En 1998, le gouvernement entreprend des réformes politiques et un désengagement de l’État de certaines activités, dont les ports. Le 20 septembre 2003, le gouvernement concède à la Sigeprag (Société d’investissement et de gestion des ports et rades du Gabon) une partie de Port Gentil et d’Owendo. Ce document prévoyait l’exploitation, la maintenance, la remise à niveau et l’investissement dans les infrastructures du port. Le bilan après quatre ans de cette convention s’avère négatif. « Le non-respect du cahier des charges contraint le gouvernement gabonais à rompre le contrat de concession », explique un document émanant du gouvernement. Le 5 août 2007, le gouvernement signe alors une convention avec Gabon Port Management, filiale du groupe Portek, d’origine japonaise mais basé à Singapour. Il restreint les pouvoirs aux missions régaliennes de police portuaire, de sûreté, de sécurité des installations portuaires, de gestion du domaine et d’exploitation des ports non concédés.

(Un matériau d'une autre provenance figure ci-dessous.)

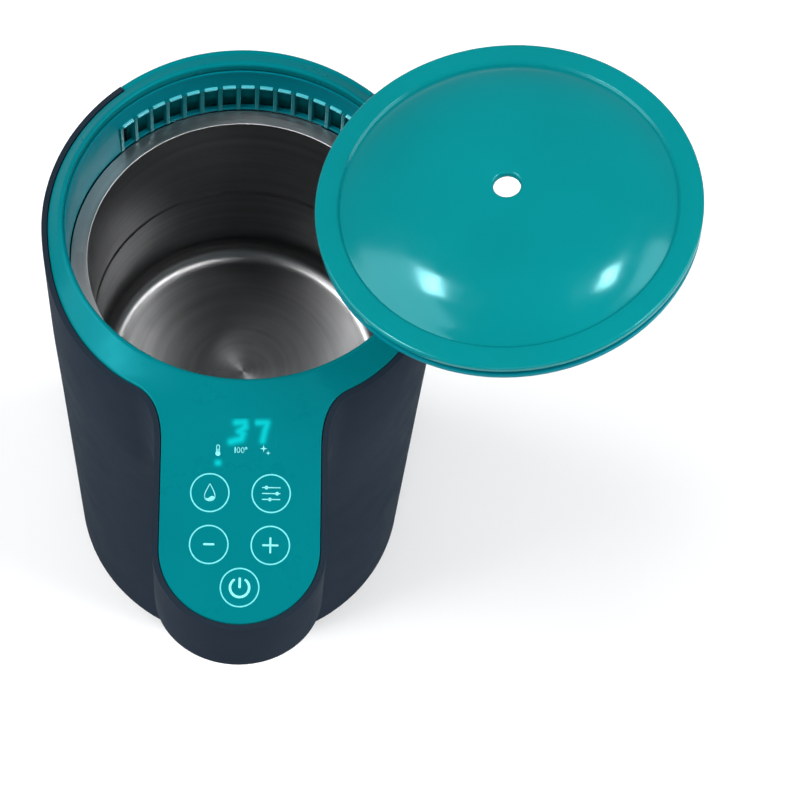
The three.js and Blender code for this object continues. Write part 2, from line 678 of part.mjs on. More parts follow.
add(root, 'pump_motor', pumpMotor(), steel);
add(root, 'pump_housing', pumpHousing(), chassis);
add(root, 'pump_impeller', pumpImpeller(), black);
add(root, 'suction_hose', suctionHose(), silicone);
add(root, 'outlet_hose', outletHose(), silicone);
add(root, 'spout_nozzle', spoutNozzle(), chassis);

add(root, 'fan_frame', fanFrame(), black);
add(root, 'fan_rotor', fanRotor(), black);
add(root, 'air_duct', airDuct(), chassis);

add(root, 'main_board', mainBoard(), board);
add(root, 'relay', relay(), black);
add(root, 'transformer', transformer(), copper);
add(root, 'capacitor', capacitor(), black);
add(root, 'terminal_block', terminalBlock(), board);
add(root, 'power_inlet', powerInlet(), black);
[[-7, 22], [7, 22], [0, 27]].forEach(([x, z], i) => add(root, `inlet_pin_${i + 1}`, inletPin(x, z), brass));

const panel = new THREE.Group();
panel.position.set(0, PANEL_START, OPENING_Z);
panel.rotation.x = rad(PANEL_SLOPE);
root.add(panel);
add(panel, 'control_board', controlBoard(), board);
add(panel, 'led_display', ledDisplay(), lamp);
[-9, 0, 9].forEach((x, i) => add(panel, `status_led_${i + 1}`, statusLed(x), lamp));
Object.entries(KEYS).forEach(([name, at]) => add(panel, `touch_spring_${name}`, touchSpring(at), brass));

const lid = new THREE.Group();
const held = new THREE.Quaternion().setFromAxisAngle(LID_AXIS, -rad(LID_ANGLE));
lid.quaternion.copy(held);
lid.position.copy(LID_PIVOT).sub(LID_PIVOT.clone().applyQuaternion(held));
root.add(lid);
add(lid, 'lid_cover', lidCover(), teal);
add(lid, 'lid_base', lidBase(), tealDeep);
add(lid, 'lid_seal', lidSeal(), silicone);

export default root;
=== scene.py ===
# Yogurt maker: a round milk and water warmer with a dispensing nose and a lift-off lid.
# Shapes are drawn in millimetres in the CAD frame and turned into metres as each mesh is made.
import json
import math

import bmesh
import bpy
from mathutils import Matrix, Vector


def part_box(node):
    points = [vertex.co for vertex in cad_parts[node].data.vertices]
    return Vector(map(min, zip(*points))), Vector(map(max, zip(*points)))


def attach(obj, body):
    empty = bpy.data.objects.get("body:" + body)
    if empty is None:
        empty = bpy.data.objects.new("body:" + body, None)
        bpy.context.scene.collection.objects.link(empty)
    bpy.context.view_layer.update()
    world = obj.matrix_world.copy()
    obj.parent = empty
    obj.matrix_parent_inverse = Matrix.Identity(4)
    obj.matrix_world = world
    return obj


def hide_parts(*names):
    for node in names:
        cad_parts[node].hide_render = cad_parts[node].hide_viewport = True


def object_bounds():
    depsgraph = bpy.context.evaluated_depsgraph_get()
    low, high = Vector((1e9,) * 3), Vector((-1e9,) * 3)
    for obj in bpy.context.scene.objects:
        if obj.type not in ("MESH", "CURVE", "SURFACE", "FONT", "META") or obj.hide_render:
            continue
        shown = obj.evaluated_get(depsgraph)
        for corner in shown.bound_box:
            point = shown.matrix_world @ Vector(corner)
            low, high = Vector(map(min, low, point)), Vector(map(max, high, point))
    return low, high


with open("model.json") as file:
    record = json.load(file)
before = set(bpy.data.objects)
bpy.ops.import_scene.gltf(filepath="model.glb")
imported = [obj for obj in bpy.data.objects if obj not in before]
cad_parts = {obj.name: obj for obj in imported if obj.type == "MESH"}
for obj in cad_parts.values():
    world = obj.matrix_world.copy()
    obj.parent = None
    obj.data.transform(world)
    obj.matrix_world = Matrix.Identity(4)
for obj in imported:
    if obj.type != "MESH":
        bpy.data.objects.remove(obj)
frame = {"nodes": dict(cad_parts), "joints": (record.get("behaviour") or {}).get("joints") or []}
CAD_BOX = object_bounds()
MM = 0.001


def box_mm(node):
    """A node's lowest and highest corners in millimetres."""
    low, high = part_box(node)
    return Vector(low) / MM, Vector(high) / MM


# ---------------------------------------------------------------- driving dimensions

GAP = 0.3
WALL = 2.2
BODY_R = box_mm("rear_cover")[1].y      # outer radius of the shell at the top
BASE_R = BODY_R - 3.1                   # just above the rounded foot edge
BASE_FILLET = 9.4
COVER_R = BODY_R - WALL - GAP
NOSE_Z = box_mm("nose_cover")[0].z      # underside of the nose
OPENING_Z = box_mm("top_cover")[1].z    # top of the mouth
OPENING_R = 73.2
RIM_Z = OPENING_Z - 4.3
RIM_WAVE = 2

SWELL = 7.4
SWELL_FROM = 85
NECK_AZ = 29
NOSE_HALF = 31
NOSE_SIDE_FROM = -99
NOSE_SIDE_TO = -138
NOSE_END = 27.7
PANEL_SLOPE = math.radians(16)
PANEL_START = -74
COVER_T = 2.2
COVER_LIP = 4.1

COLLAR_Z, COLLAR_TOP = box_mm("vent_collar")[0].z, box_mm("vent_collar")[1].z
COLLAR_R = 72.3
SLOT_COUNT = 15
SLOT_PITCH = 6.2
SLOT_WIDTH = 5.9
SLOT_LOW = COLLAR_Z + 1.2
SLOT_HIGH = COLLAR_Z + 16.6

FLANGE_R, VESSEL_TOP = box_mm("vessel")[1].x, box_mm("vessel")[1].z
VESSEL_R = FLANGE_R - 7
VESSEL_T = 0.9
VESSEL_FILLET = 9
VESSEL_FLOOR = VESSEL_TOP - 105
INTAKE_Y = box_mm("suction_hose")[0].y + 6.2

BACK_HALF = 40
BACK_STEP = 0.25
BACK_TOP = box_mm("rear_cover")[1].z
BACK_Z = box_mm("rear_cover")[0].z - GAP
LID_R = 75
LID_SEAT_Z = OPENING_Z + GAP
LID_TOP = LID_SEAT_Z + 10
LID_DOME = 10
LID_BRIM = LID_R - 10
LID_VENT_R = 5.3
LID_OPEN_R = 22
LID_SHOULDER = 4.5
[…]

Un bureau d’embauche pour les dockers

La création d’un bureau d’embauche pour les dockers ne semble pas faire l’unanimité sur les quais d’Owendo. Idée émise à l’origine par des syndicats d’acconiers et de dockers, ce bureau veut mettre fin à la précarité de la main-d’œuvre temporaire. Il devrait permettre de garantir l’équité de l’embauche et l’encadrement du processus tout en préservant la sécurité de l’emploi. Ce bureau devrait voir le jour en 2014. Avec ce bureau, les manutentionnaires conserveront leur main-d’œuvre mais disposeront d’un dispositif pour pallier les pointes de trafic. « Il s’agit d’un système qui permet une garantie de voir employer les dockers sous un tarif réglementé pour éviter tout dumping social », explique le responsable d’une société de manutention. Pour d’autres, ce bureau pourrait être un frein au développement du port. « En embauchant des employés depuis ce bureau pour les entreprises dont les activités sont erratiques, le risque d’être à la merci des syndicats, comme ce fut le cas en France pendant des années, est grand. » Pour ou contre, chacun devra faire avec puisque le bureau d’embauche est prévu d’entrer en fonction dans les prochains mois.